My envy is mostly under control now… but other people’s isn’t

Thanks to my mindfulness practice, I can now notice when I feel envy.
It’s unpleasant, yes, and I truly wish it wasn’t there.
But I can notice it and let it be. I can bring peace. And sometimes, I can even muster a smile.

After a few years o this, my envy is mostly under control.

And for the first time ever, I can see other people’s envy.
I can actually notice when other people envy me.
When they put on airs trying to impress me, or when they lose their sh!t because they think I have something that they don’t.

It is actually hilarious that anyone would envy me. I still have “nothing” and I’m still so “small”.

But it’s not about me. It’s about their stuff.
It’s about their own insecurities. Their own egos saying “you must be #1 at everything”.

A fancy looking box of old tea

My friend gave me a fancy looking box of old tea. The tea isn’t all that exciting, made even less so by the fact that it’s a couple of years old.
But the box looks fancy.

When I brought it back to the flat, I actually considered hiding it because I imagined [person] would be impressed by it and would immediately go into their stuff. I didn’t hide it, because it would have been unsovereign, and they did go into their stuff.

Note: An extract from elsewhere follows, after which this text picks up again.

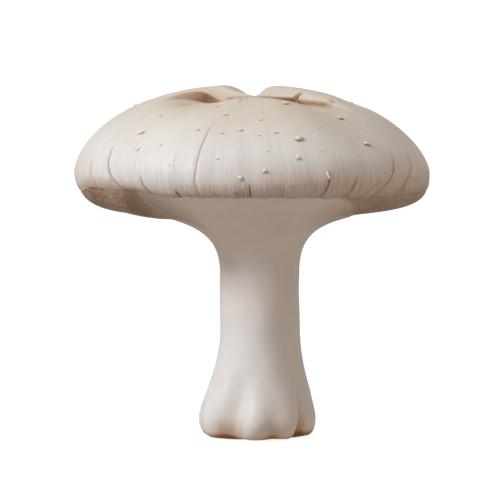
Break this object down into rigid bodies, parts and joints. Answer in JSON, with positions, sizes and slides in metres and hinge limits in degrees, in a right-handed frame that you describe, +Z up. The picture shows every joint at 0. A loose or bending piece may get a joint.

Then someone else showed up and I offered them some tea. They downplayed the tea, and I jumped in trying to up-play it. (I mean, it belonged to my friend, and I’m not cool with someone implying that my friend’s tea is below par).

Can you smell the neurosis of it all? People going into their stuff because I have something, me going into my stuff because I have something, me caring about other people going into their stuff…

I am done with this neurosis.

From envy patterns to “playing small”

This is the subconscious thought that I must have arrived at, in order to escape all this drama:
If I have nothing, then nobody will envy me“.

It sounds like a safe deal. “If I have less than everyone around me, then nobody will envy me. Oh, sure, I will envy *them*, but that’s OK, because I can deal with my own pain, I know I won’t hurt anyone”.

Cue in a decade of having “nothing” and playing small.

Then I was doing an impromptu meditation, when this came up:

I am carrying everyone else’s projections of themselves“.

We are the relationships between us.
People cannot feel “big” without other people perceiving them as “big”.
And that’s what I’ve been doing.
Thinking about everyone as “big”, because that’s what they want.
Thinking of myself as “small-er”, because then they get to see themselves as “big”.

If this neurosis made people happy, it wouldn’t be a problem. (well…)

But it doesn’t make them happy. My carrying their projections only strengthens their ego-stuff-neurosis about how they must be bigger than others, all the time, at everything, or else.

I shrink so they can feel bigger, but they want more. So I have to shrink further…

“Your playing small does not serve the world. There is nothing enlightened about shrinking so that other people won’t feel insecure around you.” Marianne Williamson

The way I phrase it: other people need to feel bigger than you, at all times. Or they lose their sh!t.

I don’t know to which extent I have been playing small so that other people would feel “bigger”… so that they will keep hanging out with me because who doesn’t like to feel “bigger”?

Which might be why I’ve been playing the part of “the saddest, most pathetic, most neurotic of them all” for the benefit of everyone’s “LOLs”.

I can’t play that part anymore…

How am I practicing?

Two things.

  • First, I’m going to stop carrying other people’s projections.

So they want me to think of them as “big”? OK. That’s what they want, and they are allowed to want it.
But I’m going to make the conscious choice of thinking of them as “human”.
I can understand that they want to feel “big”, that they want me to think of them as “big”.

AND I don’t have to carry this perception for them.

  • Second, I am going to actively practice not seeing myself as “the saddest, most pathetic, most neurotic of them all”.

This is challenging. Because the monsters (ie: inner critic voices) have plenty of evidence on how “everyone else is doing better than me”, and how “I am doing worse than everyone else”.

I’m gonna practice letting that be the case, without having it mean I am “smaller” or “less than”.

I’m just someone following a different path.

One last wish

I hope that by not carrying people’s ego-based projections, and by not shrinking and “playing small”, we will all be healthier.

It’s not good to be caught up in either needing to be “big” or needing to be “small”.
They are two sides of a very unhealthy pattern.

And I hope that by refusing to play in that story, I and everyone I interact with will find a much healthier story to play.